» Exercise material
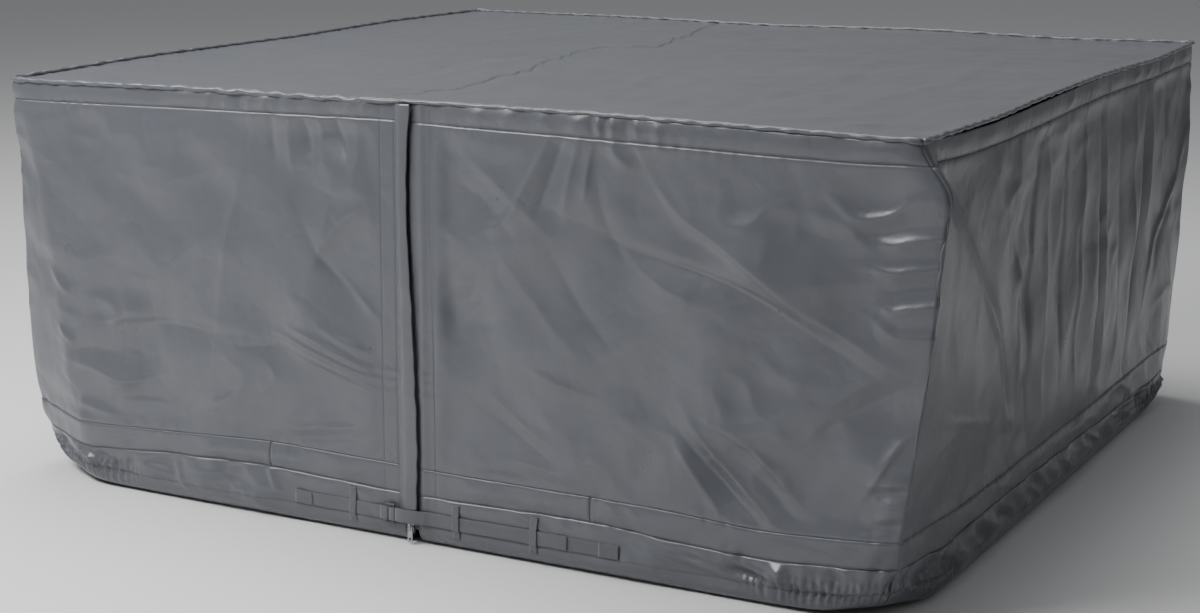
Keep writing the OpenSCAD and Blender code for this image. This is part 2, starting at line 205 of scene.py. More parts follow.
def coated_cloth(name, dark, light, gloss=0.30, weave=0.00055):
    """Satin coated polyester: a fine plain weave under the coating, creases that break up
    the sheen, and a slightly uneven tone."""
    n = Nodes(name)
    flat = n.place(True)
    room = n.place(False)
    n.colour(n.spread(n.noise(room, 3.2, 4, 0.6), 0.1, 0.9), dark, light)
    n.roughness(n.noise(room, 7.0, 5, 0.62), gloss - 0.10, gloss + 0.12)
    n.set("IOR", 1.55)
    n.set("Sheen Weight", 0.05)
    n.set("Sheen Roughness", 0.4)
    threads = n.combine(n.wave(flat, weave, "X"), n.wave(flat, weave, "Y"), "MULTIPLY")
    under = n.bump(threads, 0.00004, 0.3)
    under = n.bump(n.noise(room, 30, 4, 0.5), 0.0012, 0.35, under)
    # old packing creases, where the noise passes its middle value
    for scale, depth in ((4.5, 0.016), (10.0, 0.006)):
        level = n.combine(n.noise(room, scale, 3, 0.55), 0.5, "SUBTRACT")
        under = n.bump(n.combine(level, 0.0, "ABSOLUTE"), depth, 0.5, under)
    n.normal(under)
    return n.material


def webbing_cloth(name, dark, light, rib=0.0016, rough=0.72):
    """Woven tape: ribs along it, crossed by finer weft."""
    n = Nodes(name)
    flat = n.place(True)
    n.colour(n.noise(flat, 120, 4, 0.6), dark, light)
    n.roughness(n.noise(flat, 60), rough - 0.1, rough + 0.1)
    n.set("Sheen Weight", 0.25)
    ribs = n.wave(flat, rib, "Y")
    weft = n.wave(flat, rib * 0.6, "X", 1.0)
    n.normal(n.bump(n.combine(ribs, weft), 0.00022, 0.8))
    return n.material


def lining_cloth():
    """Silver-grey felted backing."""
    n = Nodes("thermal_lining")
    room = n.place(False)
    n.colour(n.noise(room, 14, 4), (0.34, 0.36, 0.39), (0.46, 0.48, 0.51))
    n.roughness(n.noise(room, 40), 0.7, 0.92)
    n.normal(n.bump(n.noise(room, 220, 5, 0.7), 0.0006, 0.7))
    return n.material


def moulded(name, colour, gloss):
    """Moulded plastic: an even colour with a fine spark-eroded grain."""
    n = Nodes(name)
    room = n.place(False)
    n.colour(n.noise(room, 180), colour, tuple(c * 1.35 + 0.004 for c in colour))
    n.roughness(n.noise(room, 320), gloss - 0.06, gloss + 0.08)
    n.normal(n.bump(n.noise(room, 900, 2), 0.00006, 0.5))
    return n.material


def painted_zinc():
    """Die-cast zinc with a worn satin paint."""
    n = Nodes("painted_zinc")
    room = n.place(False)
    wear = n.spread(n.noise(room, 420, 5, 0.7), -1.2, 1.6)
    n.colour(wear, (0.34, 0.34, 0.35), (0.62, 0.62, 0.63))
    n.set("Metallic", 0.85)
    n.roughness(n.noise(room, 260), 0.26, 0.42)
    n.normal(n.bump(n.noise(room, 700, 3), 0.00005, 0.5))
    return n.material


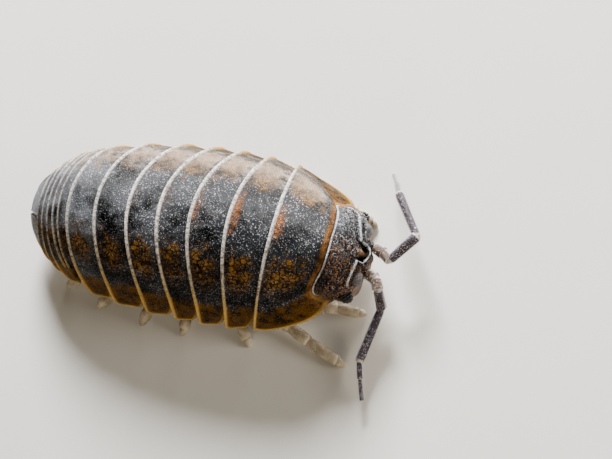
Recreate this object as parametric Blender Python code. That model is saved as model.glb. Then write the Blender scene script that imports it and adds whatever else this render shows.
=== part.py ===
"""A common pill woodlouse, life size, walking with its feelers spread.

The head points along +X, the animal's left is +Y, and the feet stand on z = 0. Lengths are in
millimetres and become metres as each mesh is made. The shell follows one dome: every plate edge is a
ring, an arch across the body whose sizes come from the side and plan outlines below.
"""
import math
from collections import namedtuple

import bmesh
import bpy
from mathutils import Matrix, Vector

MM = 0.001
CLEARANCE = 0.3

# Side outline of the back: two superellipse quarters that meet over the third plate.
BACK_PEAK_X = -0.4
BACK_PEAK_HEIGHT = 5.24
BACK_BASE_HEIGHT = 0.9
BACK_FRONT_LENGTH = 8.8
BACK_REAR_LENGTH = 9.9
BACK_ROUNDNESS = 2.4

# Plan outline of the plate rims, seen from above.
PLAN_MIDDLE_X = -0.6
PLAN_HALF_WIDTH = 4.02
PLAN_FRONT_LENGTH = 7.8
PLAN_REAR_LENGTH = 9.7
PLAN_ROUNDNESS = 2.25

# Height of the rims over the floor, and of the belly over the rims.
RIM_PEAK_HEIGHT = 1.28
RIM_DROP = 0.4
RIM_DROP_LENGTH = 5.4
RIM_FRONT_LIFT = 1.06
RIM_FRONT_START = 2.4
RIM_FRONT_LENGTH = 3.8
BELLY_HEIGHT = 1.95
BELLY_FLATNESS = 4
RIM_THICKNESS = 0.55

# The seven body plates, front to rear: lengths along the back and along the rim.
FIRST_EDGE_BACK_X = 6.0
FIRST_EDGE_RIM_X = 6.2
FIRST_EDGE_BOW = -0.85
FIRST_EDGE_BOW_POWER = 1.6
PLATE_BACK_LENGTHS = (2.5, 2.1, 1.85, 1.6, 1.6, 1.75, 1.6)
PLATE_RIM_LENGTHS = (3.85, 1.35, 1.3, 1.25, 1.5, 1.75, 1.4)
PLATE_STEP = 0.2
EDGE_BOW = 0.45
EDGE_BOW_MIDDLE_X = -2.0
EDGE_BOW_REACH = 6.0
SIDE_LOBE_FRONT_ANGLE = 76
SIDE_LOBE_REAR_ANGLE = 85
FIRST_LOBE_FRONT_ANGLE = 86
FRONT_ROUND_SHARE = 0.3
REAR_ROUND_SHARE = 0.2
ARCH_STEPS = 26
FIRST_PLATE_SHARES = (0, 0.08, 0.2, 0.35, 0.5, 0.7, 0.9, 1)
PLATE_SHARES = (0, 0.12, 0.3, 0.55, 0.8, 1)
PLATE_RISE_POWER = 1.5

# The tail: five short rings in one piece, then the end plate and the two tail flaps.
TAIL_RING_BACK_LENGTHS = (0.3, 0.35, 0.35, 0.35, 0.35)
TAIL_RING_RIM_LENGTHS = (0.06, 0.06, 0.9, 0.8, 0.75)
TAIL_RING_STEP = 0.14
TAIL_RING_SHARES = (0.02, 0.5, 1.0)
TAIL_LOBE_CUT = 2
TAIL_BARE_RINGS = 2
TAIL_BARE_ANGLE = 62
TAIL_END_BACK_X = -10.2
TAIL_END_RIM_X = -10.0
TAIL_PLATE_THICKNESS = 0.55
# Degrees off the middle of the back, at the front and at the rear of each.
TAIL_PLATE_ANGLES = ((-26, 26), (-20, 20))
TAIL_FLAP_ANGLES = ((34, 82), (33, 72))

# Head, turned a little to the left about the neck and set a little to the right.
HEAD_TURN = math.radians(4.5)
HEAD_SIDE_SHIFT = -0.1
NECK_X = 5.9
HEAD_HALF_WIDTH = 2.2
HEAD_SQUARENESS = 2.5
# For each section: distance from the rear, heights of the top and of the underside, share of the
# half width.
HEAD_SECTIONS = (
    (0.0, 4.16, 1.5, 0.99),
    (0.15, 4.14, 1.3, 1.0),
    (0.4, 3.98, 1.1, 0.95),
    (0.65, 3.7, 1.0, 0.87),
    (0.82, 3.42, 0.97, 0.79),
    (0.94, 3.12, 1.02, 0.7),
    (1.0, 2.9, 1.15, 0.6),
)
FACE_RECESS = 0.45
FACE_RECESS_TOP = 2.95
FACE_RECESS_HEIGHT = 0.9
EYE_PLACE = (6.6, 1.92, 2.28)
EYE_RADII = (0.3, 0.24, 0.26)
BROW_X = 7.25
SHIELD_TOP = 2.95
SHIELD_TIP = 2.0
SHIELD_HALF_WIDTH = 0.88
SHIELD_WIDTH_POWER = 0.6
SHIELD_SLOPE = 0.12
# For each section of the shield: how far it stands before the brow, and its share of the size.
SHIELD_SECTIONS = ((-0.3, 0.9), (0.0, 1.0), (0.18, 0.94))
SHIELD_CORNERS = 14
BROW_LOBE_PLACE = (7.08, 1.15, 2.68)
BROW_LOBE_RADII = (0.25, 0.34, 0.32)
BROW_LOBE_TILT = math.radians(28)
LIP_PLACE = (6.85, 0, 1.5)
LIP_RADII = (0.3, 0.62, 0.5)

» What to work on
Only the number is wanted: how many lines of the data contain the word "code"?

» Answer
2